Crimes by police and the military against indigenous West Papuans, include torture, rape and murder, are rarely investigated. When such crimes are investigated, they usually result in light sentences.

Despite the reforms that have been seen elsewhere in Indonesia, West Papua remains marked by the impunity from justice that characterised Indonesia’s often brutal Suharto era. Last year alone, more than 5,300 West Papuans were arrested on charges related to peaceful political protest.

About 40 per cent of West Papua’s population is now non-indigenous, following the Indonesian government’s former ‘transmigration’ program and a subsequent voluntary flow of other Indonesians into the territory. The Indonesian government is now increasing administrative regions in the territory to accommodate more police and army posts for the further expansion of internal migration.

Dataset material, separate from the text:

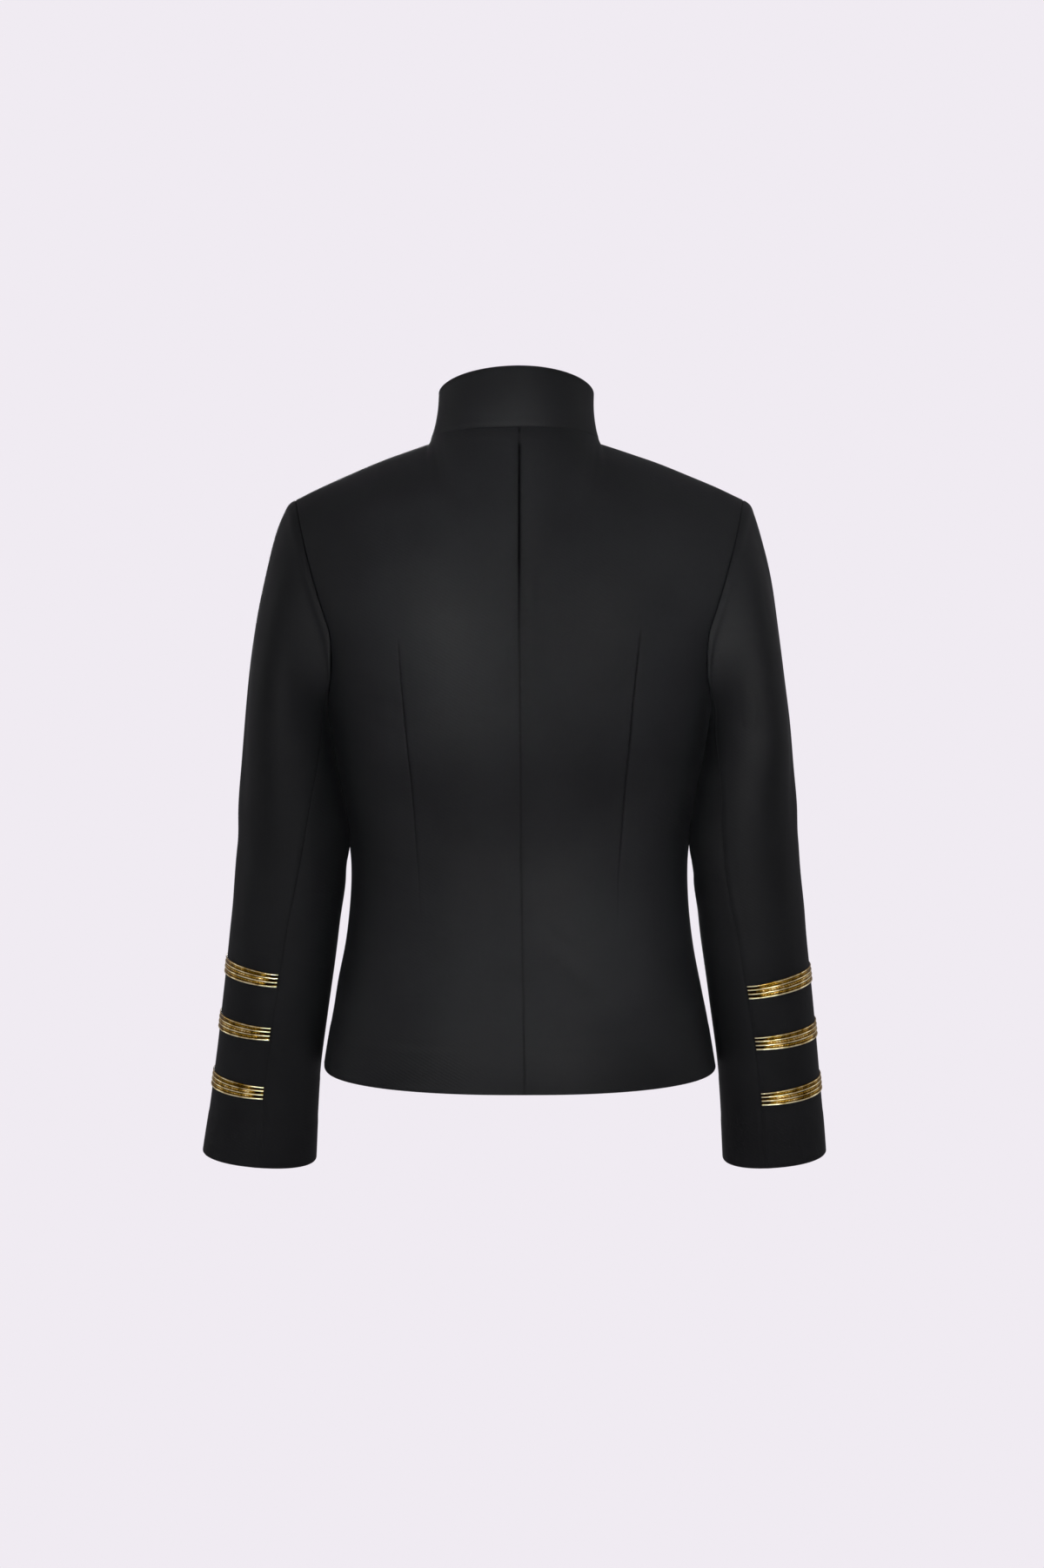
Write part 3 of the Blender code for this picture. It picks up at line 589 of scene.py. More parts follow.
# Creases: from one place to another, how far the line bows, width, leaning to one side, height. On the
# trunk across is x, on a top sleeve it is the way round from the fore-arm seam and on an under sleeve from
# the hind-arm seam.
CREASE_COLUMNS = "across height to_across to_height bow wide lean high"
CREASES = {
    "back_left": [
        (150, -232, 92, -262, 5, 11, 0.3, -0.9),
        (146, -214, 100, -226, 4, 9, -0.3, 0.7),
        (136, -372, 62, -389, -4, 12, 0.2, -0.8),
        (126, -402, 40, -413, 3, 14, -0.3, 0.7),
        (40, -392, 96, -470, 10, 17, 0.3, 0.8),
        (64, -60, 150, -92, -8, 16, 0.2, -0.6),
        (20, -120, 74, -72, 9, 22, 0.0, 0.6),
        (112, -440, 92, -545, -6, 20, 0.2, -1.3),
        (60, -455, 44, -560, 4, 22, 0.2, 1.0),
    ],
    "back_right": [
        (-11.5, -58, -12.5, -242, 1.5, 7, 0.4, -1.2),
        (-13, -414, -62, -450, 6, 10, 0.4, 0.7),
        (-32, -454, -78, -498, 5, 10, 0.4, 0.7),
        (-22, -436, -70, -474, 5, 9, -0.2, -0.5),
        (-152, -226, -96, -258, -5, 12, 0.3, -0.9),
        (-138, -380, -58, -398, 4, 12, 0.2, -0.8),
        (-60, -64, -148, -90, 8, 16, 0.2, -0.6),
        (-104, -430, -92, -540, 5, 20, 0.2, -1.2),
        (-54, -470, -40, -560, -4, 20, 0.2, 0.8),
    ],
    "front_left": [
        (96, -214, 148, -176, 6, 11, 0.3, -1.3),
        (100, -236, 156, -206, 5, 10, -0.3, 0.9),
        (92, -286, 150, -330, -7, 13, 0.3, -1.2),
        (30, -352, 84, -366, 4, 11, 0.2, -0.9),
        (100, -378, 148, -394, -4, 11, 0.2, -0.9),
        (34, -74, 92, -120, 7, 18, 0.2, -0.9),
        (70, -410, 96, -530, -5, 20, 0.3, 1.3),
        (110, -440, 124, -550, 4, 18, 0.2, -1.2),
        (36, -430, 28, -540, 3, 18, 0.0, -0.7),
    ],
    "front_right": [
        (-94, -212, -146, -170, -6, 12, 0.3, -1.2),
        (-104, -240, -152, -214, -4, 10, -0.3, 0.8),
        (-94, -282, -148, -322, 6, 13, 0.3, -1.1),
        (-36, -346, -90, -360, -4, 12, 0.2, -0.9),
        (-102, -384, -150, -398, 3, 11, 0.2, -0.8),
        (-36, -70, -96, -116, -8, 18, 0.2, -0.8),
        (-62, -404, -88, -534, 6, 20, 0.3, 1.2),
        (-112, -446, -128, -548, -4, 18, 0.2, -1.1),
        (-30, -440, -24, -544, -3, 16, 0.0, -0.6),
    ],
    "sleeve_top_left": [
        (150, -92, 156, -330, 6, 12, 0.3, -1.2),
        (120, -72, 118, -300, -5, 14, -0.2, 0.9),
        (34, -366, 92, -398, -7, 10, 0.4, -1.6),
        (24, -398, 84, -416, -5, 9, 0.3, -1.3),
        (30, -384, 90, -408, -6, 8, -0.3, 0.9),
        (70, -330, 120, -352, -6, 13, 0.2, -0.9),
        (40, -150, 66, -232, 6, 13, 0.3, -1.1),
        (128, -430, 140, -470, 3, 12, 0.2, -0.6),
    ],
    "sleeve_top_right": [
        (158, -104, 150, -342, -5, 11, 0.3, -1.5),
        (134, -86, 130, -330, 5, 12, -0.2, 1.0),
        (36, -372, 96, -402, -7, 10, 0.4, -1.5),
        (22, -404, 80, -420, -4, 9, 0.3, -1.2),
        (32, -390, 92, -413, -5, 8, -0.3, 0.9),
        (66, -322, 124, -346, -6, 13, 0.2, -0.9),
        (38, -158, 62, -240, 6, 13, 0.3, -1.0),
        (120, -436, 136, -468, 3, 12, 0.2, -0.6),
    ],
    "sleeve_under_left": [
        (14, -368, 92, -386, 5, 10, 0.3, -1.2),
        (8, -402, 70, -414, 4, 9, -0.3, -1.0),
        (56, -440, 46, -600, 4, 15, 0.2, -0.8),
    ],
    "sleeve_under_right": [
        (16, -372, 90, -392, 5, 10, 0.3, -1.2),
        (10, -408, 72, -418, 4, 9, -0.3, -1.0),
        (54, -436, 48, -604, -4, 15, 0.2, -0.8),
    ],
}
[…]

Living standards among indigenous West Papuans have remained the lowest in Indonesia, despite unfulfilled promises of increased spending on education and healthcare. Despite being granted ‘special autonomy’ in 2001 under President Abdurrahman Wahid, in 2003 the territory was divided by the Indonesian government under his successor, Megawati Sukarnoputri.

In 2015, President Joko Widodo released five West Papuan political prisoners and announced that the previously closed territory of West Papua would be opened to journalists and human rights observers. Military commanders immediately contradicted President Widodo’s announcement and the territory was again effectively closed.

In response, the petition for a vote on independence was organized by the United Liberation Movement for West Papua (ULMWP), an umbrella organization representing West Papua’s pro-independence organisations, including the small armed resistance movement, the Free Papua Organisation (OPM).

There is widespread international sympathy for resolving the issue of West Papua, but the ULMWP and its petition face an immediate hurdle. West Papua’s incorporation into Indonesia under the sham 1969 ‘Act of Free Choice’, in which 1,025 Papuans of about 800,000 declared, at gun-point, that West Papua was part of Indonesia, was recognized as ‘legitimate’ by the United Nations.

Unlike East Timor, which was never legally recognized as part of Indonesia, the UN would have to dissolve or ignore its recognition of West Papua as being part of Indonesia in order to support a vote on independence. Unlike West Papua, Indonesia has powerful friends in the UN, which seek to retain strong economic and diplomatic ties and which therefore limit such an outcome.     

West Papua has few international advocates, with the former colonial power, the Netherlands, having washed its hands of the territory many years ago. Australia has guaranteed that it respects Indonesia territorial sovereignty – code for not raising the West Papua issue – or else face a complete breakdown in that important bilateral relationship. The US has major investments in West Papua as well as wishing to retain good relations with strategically important Indonesia.

Despite the timidity of much of the international community, the West Papua issue remains compelling. After earlier massacres, human rights abuses, including official killings, have remained at a lower but steady tempo for several years, increasing again recently.

The West Papua issue seems, therefore, intractable; achieving a vote on independence faces all but insurmountable difficulties, but circumstances compelling such a vote continue as, or more, strongly than ever. In the middle of this, President Widodo, like President Susilo Bambang Yudhoyono before him, seems powerless to fundamentally improve the lot of indigenous West Papuans, much less prize West Papua from the grip of the police and the military.     

But, as this new petition shows, even in the challenging clandestine circumstances in which it was prepared, after  almost five decades of forced incorporation, indigenous West Papuans overwhelmingly remain opposed to remaining as part of Indonesia.